Trivial commutation vs the small pots rule
These two provisions are frequently confused, but they are legally distinct:
| Feature | Trivial commutation | Small pots rule |
|---|---|---|
| Applies to | Mainly defined benefit schemes | Defined contribution pots |
| Value limit | £30,000 total across all pensions | £10,000 per pot |
| Number of pots | All qualifying pensions commuted together | Up to 3 occupational pots, unlimited personal pension pots |
| Annual allowance impact | No MPAA trigger | No MPAA trigger |
| Tax treatment | 25% tax-free, 75% taxed as income | 25% tax-free, 75% taxed as income |
The small pots rule is generally the more useful tool for someone with several small DC pension pots from old jobs, since each pot is tested independently against the £10,000 limit — you don't need your total pension wealth to be under £30,000.

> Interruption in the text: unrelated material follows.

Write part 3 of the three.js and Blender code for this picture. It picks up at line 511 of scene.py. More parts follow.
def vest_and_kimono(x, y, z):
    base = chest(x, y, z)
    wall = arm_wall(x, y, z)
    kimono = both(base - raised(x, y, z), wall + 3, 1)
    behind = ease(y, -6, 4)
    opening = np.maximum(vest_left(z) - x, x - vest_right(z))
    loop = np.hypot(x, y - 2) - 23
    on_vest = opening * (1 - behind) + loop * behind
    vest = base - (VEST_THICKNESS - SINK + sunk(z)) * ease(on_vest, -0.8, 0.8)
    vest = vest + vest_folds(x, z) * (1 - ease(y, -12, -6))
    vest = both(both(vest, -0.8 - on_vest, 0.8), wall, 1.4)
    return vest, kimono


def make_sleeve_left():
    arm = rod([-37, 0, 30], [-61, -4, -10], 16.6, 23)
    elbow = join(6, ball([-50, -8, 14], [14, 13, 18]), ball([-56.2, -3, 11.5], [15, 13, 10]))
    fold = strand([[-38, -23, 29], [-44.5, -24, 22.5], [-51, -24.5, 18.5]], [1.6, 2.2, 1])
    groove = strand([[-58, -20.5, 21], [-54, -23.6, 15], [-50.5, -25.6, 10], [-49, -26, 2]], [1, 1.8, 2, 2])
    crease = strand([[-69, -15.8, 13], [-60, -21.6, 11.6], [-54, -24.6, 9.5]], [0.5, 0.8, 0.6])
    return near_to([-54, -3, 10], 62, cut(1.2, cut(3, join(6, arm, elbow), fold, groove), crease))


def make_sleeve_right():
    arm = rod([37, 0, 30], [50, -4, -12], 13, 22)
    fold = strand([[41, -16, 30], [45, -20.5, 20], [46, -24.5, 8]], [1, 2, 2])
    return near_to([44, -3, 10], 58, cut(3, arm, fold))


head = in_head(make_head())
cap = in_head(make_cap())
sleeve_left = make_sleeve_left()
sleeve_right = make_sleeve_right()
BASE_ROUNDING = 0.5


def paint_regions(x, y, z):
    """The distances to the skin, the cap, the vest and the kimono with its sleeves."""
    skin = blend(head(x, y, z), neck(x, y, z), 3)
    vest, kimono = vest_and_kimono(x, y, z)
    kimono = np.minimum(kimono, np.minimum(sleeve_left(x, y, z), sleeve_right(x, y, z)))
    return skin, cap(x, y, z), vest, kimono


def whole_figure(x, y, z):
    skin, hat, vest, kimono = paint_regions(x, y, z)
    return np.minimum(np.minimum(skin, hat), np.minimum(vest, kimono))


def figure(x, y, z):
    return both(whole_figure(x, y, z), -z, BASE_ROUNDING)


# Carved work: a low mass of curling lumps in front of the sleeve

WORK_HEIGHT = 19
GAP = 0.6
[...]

Why it doesn't trigger the Money Purchase Annual Allowance
Both trivial commutation and the small pots rule are specifically exempted from triggering the Money Purchase Annual Allowance (MPAA), which would otherwise cut your annual pension contribution allowance from £60,000 to £10,000 once you start flexibly drawing a DC pension. This makes small pot encashment a relatively low-risk way to simplify old, forgotten pensions without damaging your ability to keep saving into a current workplace pension.
Is it worth doing?
Trivial commutation permanently extinguishes the guaranteed lifetime income (and any spouse's or dependant's pension) that the DB scheme would otherwise have paid. For a pension worth a genuinely small amount — a few pounds a week — most people find the simplicity and lump sum outweigh the modest lifetime income given up. For anything approaching the £30,000 ceiling, it is worth getting at least a basic comparison of the lifetime value of the income stream against the after-tax lump sum before proceeding, since the guaranteed income from even a small DB pension can be worth more over a long retirement than it first appears.

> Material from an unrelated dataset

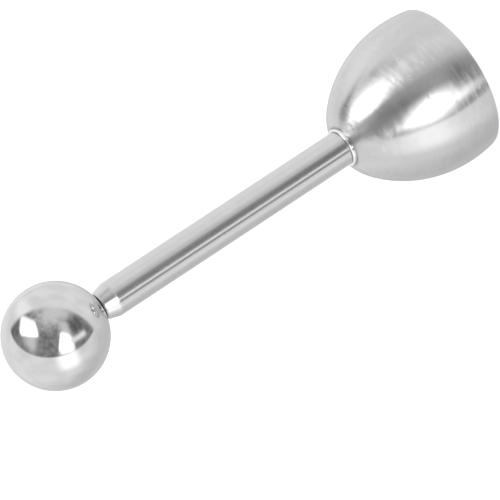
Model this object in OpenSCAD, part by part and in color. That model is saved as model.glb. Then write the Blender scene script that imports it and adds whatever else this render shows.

Use our pension calculator to compare a lump sum against an equivalent income stream, and the income tax calculator to check how the taxable 75% will interact with your other income in the year you take it.

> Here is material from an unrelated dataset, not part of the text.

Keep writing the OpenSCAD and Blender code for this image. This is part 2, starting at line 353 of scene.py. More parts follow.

Frequently asked questions
What is trivial commutation?
Trivial commutation is the rule allowing you to take the entire value of a small defined benefit pension as a one-off lump sum, rather than a regular income, if the value of all your pension benefits (excluding State Pension) is £30,000 or less.
Is trivial commutation the same as the small pots rule?
No. Trivial commutation (up to £30,000 total pension value, DB-focused) and the small pots rule (up to £10,000 per pot, up to three occupational or unlimited personal pots, applicable to defined contribution schemes) are separate provisions with different limits and different scheme types.
How is a trivial commutation lump sum taxed?
25% is tax-free (up to the pension commencement lump sum limits), and the remaining 75% is taxed as income at your marginal rate in the tax year you receive it, added to any other income you have that year.
Can I use trivial commutation on a defined contribution pension?
Trivial commutation in its strict legal sense applies mainly to defined benefit schemes. Small defined contribution pots are usually accessed instead through the small pots rule (up to £10,000 per pot) or standard uncrystallised funds pension lump sum (UFPLS) rules.
Do I need to take all my small pensions at once for trivial commutation?
Yes — trivial commutation requires you to commute all your pension rights within a 12-month nominated period, not just one scheme in isolation, because the £30,000 test looks at your total pension wealth.